Broad website contact form: Two things want to confirm with you before running Genome STRiP

Thanks for your information. From this site https://gatkforums.broadinstitute.org/gatk/discussion/1492/genome-mask-files, @Geraldine_VdAuwera introduced that a base is assigned a 0 if an N base sequence centered on this read is unique within the reference genome after running ComputeGenomeMask. Hope you can help us to have a final check. Thank you very much.

It is probably better to submit questions on the GATK forum.

The masks all use 1 for a position to keep, 0 for a position to drop (like bitwise AND).

For the CN2 mask, you want to keep positions that are more likely to be non-variable in most individuals (so you set the sex chromosomes to zero, along with known repeats, CNVs, etc.).

For the alignability mask, reliably alignable positions should be marked as 1 after running ComputeGenomeMask.
If you look at the human masks, I believe they should follow this same pattern.

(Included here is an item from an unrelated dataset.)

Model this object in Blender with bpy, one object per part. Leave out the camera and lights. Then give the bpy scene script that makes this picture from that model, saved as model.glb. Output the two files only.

Question/Comment: For non-human genomes, we should prepare the alignability mask and CN2 mask files before running Genome STRiP. For alignability mask I will use ComputeGenomeMask, for CN2 mask I will exclude the sex chromosomes, unplaced contigs, and repeat annotations from RepeatMask (all these regions should be masked with a 0). Am I right?

Another thing I want to confirm with you is that for alignability mask fasta file, the positions are masked with a 0 if they are reliably alignable and 1 if they are not. However, for CN2 mask fasta file, the positions are masked with a 0 if they are likely to be copy number polumorphic and 1 if they are unlikely. Am I right?

  • bhandsakerbhandsaker ✭✭✭✭
    My email response to Zhuqing below was incorrect. The documentation from 2012 is still correct with respect to how the bases are marked.

    In the various genome masks, bases marked with a "1" value are masked out (not used), bases with a "0" values are included. Thus, for the alignability masks (svmasks) the uniquely alignable bases are indicated with "0" and the non-unique bases with "1". For the other masks, for example the gcmask (formerly called the cn2 mask), bases in the the more well-behaved parts of the genome are marked as "0", other bases as "1", etc.

    Sorry about the confusion.